▶ **Description of the task**
Everything from the line containing "Continue the Blender" through the line containing "return 1 - eased" should be repeated exactly, and nothing else from the data.

(Rows from a 3D modeling dataset)
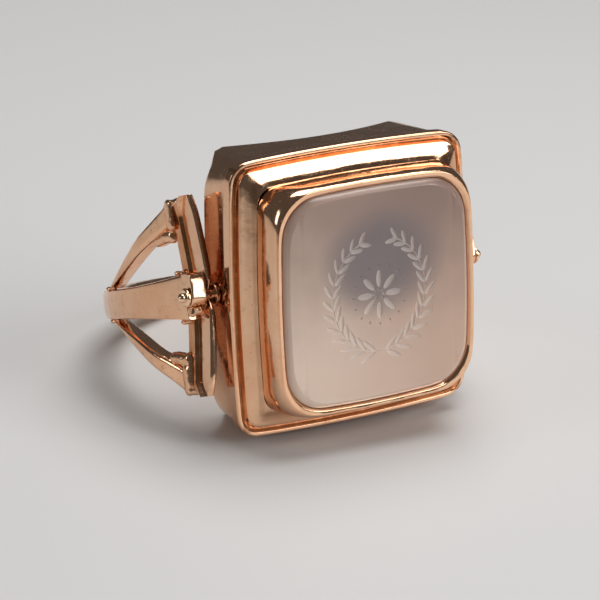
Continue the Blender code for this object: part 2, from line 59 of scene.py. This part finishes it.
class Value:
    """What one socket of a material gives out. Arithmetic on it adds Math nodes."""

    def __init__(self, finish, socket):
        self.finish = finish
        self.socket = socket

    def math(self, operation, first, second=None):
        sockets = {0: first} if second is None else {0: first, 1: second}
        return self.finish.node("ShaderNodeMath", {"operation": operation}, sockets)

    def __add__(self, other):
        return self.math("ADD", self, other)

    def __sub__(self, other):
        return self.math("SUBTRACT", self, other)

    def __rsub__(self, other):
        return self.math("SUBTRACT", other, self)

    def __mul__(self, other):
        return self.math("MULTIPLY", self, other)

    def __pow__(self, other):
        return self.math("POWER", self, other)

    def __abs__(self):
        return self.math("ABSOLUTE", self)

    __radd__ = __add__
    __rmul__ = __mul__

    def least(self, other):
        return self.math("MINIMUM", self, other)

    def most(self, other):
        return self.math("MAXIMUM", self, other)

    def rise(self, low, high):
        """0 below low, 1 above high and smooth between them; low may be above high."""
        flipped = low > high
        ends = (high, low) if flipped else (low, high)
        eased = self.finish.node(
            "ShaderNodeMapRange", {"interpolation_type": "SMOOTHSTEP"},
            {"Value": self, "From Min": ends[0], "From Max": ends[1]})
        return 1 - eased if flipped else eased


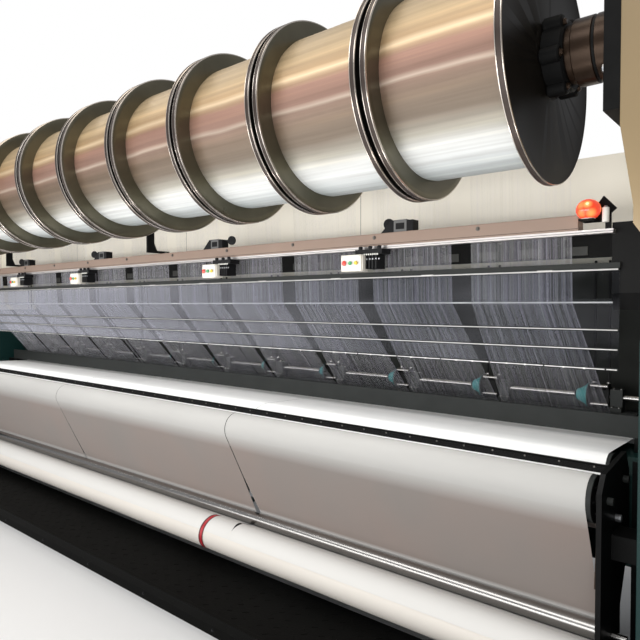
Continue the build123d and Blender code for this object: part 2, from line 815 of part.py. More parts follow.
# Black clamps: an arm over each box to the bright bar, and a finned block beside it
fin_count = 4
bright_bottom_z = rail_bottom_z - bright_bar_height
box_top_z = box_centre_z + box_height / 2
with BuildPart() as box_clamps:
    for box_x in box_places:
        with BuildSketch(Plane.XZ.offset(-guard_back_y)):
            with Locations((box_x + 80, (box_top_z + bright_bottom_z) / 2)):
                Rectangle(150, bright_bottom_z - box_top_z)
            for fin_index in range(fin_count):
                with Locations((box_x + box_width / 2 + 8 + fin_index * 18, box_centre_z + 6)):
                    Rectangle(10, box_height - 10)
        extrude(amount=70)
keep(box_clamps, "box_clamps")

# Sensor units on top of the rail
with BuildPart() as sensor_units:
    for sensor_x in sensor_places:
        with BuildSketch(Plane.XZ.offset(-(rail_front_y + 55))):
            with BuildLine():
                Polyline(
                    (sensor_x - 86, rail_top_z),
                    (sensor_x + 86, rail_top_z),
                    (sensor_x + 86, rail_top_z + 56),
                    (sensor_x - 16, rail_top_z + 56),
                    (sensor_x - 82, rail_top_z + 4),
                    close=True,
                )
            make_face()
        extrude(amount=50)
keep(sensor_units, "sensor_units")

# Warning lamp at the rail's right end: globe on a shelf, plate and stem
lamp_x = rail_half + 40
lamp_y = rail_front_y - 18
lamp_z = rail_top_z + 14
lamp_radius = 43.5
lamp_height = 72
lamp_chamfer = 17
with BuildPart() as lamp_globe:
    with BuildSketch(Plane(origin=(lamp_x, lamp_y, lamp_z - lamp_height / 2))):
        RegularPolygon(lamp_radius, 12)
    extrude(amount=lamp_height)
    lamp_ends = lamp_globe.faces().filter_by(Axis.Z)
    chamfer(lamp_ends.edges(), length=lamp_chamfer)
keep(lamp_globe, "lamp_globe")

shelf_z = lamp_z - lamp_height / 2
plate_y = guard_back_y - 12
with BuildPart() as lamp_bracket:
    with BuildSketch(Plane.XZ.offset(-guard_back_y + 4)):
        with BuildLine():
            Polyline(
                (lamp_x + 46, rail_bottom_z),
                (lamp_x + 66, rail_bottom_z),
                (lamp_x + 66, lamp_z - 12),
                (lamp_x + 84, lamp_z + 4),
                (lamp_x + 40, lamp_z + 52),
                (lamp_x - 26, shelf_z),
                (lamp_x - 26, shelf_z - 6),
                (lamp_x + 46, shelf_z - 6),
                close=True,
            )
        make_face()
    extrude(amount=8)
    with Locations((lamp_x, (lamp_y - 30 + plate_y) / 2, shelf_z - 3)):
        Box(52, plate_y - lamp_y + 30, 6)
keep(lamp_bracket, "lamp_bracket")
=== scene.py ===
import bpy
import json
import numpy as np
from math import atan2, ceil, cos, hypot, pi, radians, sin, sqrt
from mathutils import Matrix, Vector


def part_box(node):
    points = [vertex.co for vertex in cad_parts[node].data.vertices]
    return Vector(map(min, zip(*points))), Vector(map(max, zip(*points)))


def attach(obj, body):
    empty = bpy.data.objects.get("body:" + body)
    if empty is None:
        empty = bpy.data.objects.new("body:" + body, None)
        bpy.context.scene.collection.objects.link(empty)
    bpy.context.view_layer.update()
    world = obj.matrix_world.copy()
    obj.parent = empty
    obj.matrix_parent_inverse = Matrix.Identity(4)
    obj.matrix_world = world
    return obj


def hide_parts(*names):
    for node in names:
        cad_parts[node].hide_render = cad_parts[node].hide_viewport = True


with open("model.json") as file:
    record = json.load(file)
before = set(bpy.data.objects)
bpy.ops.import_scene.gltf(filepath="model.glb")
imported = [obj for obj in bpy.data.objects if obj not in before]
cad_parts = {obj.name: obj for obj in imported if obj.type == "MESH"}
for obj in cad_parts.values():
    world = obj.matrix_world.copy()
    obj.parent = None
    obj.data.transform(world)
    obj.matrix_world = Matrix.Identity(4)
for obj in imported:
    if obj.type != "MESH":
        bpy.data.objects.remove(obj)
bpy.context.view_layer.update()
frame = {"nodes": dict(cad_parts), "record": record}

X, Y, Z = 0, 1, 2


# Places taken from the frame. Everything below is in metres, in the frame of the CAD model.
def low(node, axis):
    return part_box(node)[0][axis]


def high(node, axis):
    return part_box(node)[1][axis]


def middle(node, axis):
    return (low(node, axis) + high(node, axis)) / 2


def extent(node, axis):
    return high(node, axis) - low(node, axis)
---
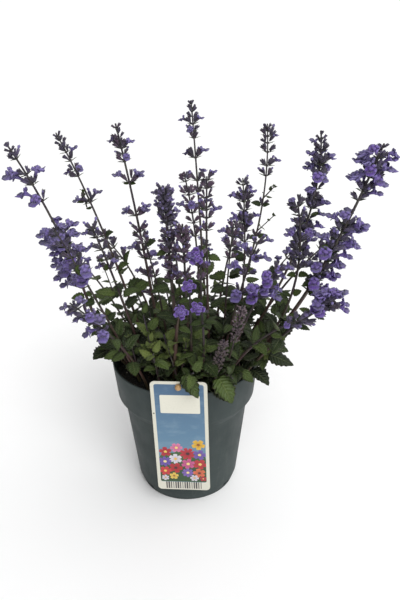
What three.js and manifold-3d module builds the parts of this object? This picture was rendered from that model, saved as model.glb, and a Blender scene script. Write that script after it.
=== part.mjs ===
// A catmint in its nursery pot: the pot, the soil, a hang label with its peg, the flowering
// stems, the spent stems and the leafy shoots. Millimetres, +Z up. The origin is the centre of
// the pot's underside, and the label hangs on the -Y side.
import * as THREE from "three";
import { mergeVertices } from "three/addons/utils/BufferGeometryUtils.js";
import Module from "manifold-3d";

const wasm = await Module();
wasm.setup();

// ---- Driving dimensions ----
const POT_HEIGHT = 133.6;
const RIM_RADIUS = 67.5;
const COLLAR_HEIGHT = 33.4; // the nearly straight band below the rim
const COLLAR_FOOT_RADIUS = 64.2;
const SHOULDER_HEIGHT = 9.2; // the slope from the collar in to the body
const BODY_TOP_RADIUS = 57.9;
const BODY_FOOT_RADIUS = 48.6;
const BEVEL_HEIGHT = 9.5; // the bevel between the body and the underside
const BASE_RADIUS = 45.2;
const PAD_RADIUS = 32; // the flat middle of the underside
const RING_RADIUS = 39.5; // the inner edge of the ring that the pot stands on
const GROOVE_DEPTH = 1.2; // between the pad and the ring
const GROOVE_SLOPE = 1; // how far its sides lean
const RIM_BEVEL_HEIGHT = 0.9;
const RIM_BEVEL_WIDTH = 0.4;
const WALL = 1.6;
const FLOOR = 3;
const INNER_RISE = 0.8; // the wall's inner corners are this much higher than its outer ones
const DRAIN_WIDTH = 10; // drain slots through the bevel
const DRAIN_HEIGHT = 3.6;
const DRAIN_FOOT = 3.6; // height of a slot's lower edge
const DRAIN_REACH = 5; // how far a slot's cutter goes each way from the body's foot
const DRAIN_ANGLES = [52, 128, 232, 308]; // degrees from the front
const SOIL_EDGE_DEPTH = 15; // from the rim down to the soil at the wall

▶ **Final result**
Continue the Blender code for this object: part 2, from line 59 of scene.py. This part finishes it.
class Value:
    """What one socket of a material gives out. Arithmetic on it adds Math nodes."""

    def __init__(self, finish, socket):
        self.finish = finish
        self.socket = socket

    def math(self, operation, first, second=None):
        sockets = {0: first} if second is None else {0: first, 1: second}
        return self.finish.node("ShaderNodeMath", {"operation": operation}, sockets)

    def __add__(self, other):
        return self.math("ADD", self, other)

    def __sub__(self, other):
        return self.math("SUBTRACT", self, other)

    def __rsub__(self, other):
        return self.math("SUBTRACT", other, self)

    def __mul__(self, other):
        return self.math("MULTIPLY", self, other)

    def __pow__(self, other):
        return self.math("POWER", self, other)

    def __abs__(self):
        return self.math("ABSOLUTE", self)

    __radd__ = __add__
    __rmul__ = __mul__

    def least(self, other):
        return self.math("MINIMUM", self, other)

    def most(self, other):
        return self.math("MAXIMUM", self, other)

    def rise(self, low, high):
        """0 below low, 1 above high and smooth between them; low may be above high."""
        flipped = low > high
        ends = (high, low) if flipped else (low, high)
        eased = self.finish.node(
            "ShaderNodeMapRange", {"interpolation_type": "SMOOTHSTEP"},
            {"Value": self, "From Min": ends[0], "From Max": ends[1]})
        return 1 - eased if flipped else eased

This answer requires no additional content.